Is life a story or a cathedral?
Any attempt to live deliberately can be seen as an attempt to shape one’s life as a work of art — a poem, a story, or even a cathedral. The story metaphor is particularly useful because we all interpret and make sense of our lives and the wider world through the lens of story.
I often think and speak of my life as a story; more precisely, as a married man I live in a tandem story that Suz and I craft together, and have been doing so for just a few weeks shy of 25 years now.
In the light of faith, though, the cathedral metaphor may be most apt. A cathedral points to heaven, and the meaning of a life of faith can only be understood in view of the hope of heaven.

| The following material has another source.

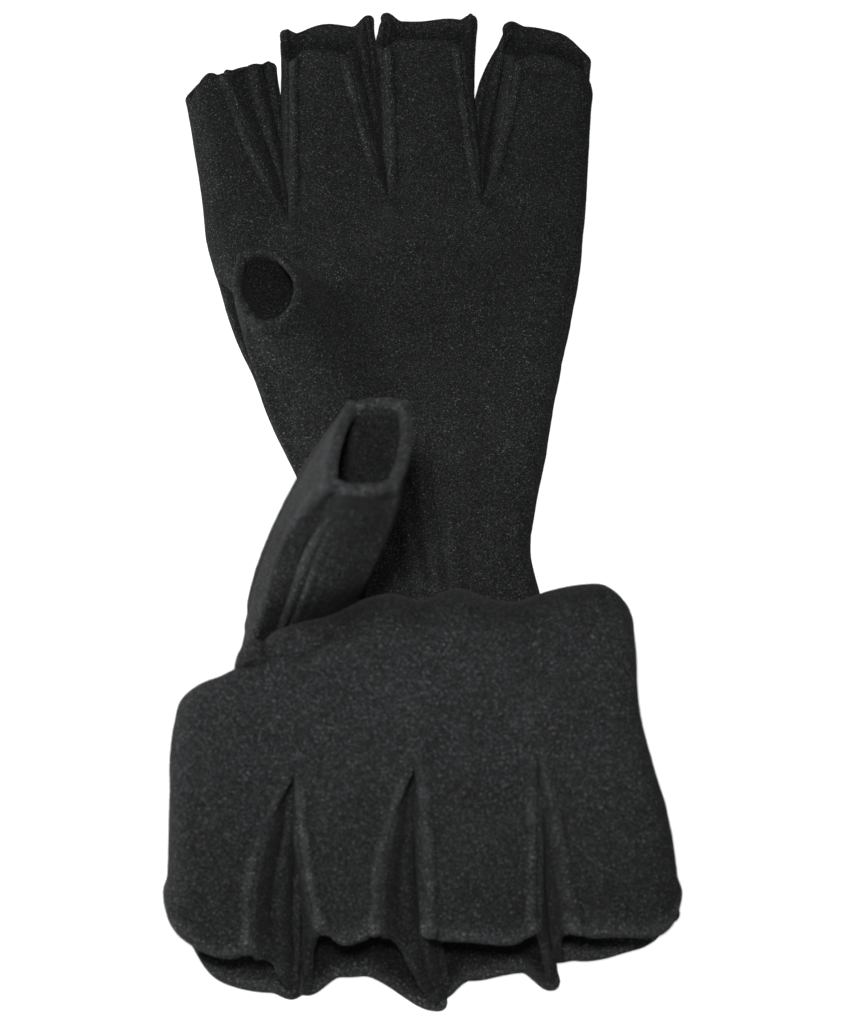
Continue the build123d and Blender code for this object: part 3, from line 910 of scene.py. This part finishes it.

Perhaps Justo’s cathedral especially points to heaven, precisely because it has no clear earthly function. There is no earthly reason for it to exist, and yet it does.
A monastic life, or a life of clerical celibacy, has in Catholic theology an eschatological sign value — that is, it points toward heaven by bearing witness to the world that there is a greater good for which even marriage and family are worth sacrificing.
Justo’s cathedral has an eschatological sign value of this sort. Only his faith explains it; in a sense, it is his faith, made visible and incarnated in stone, plaster, glass, and whatever rubbish would serve his needs.
A friend writes on Facebook:
An act like this is beautiful in its apparent irrationality, in its defiance of all conventional logic. It is a work of spectacular, breathtaking madness. But, at some point, true love always demands some level of madness, a rejection of simple cost-benefit analysis and our innate survival instinct.
This cathedral is an act of ardor. How could it be anything else? The sheer discipline and patience this must have demanded! And the humility! To devote your life to something that you’ll never see completed, and to accept it with such graciousness, is unfathomable to me.
Of all the glorious cathedrals in all of the magnificent world, this may be the greatest.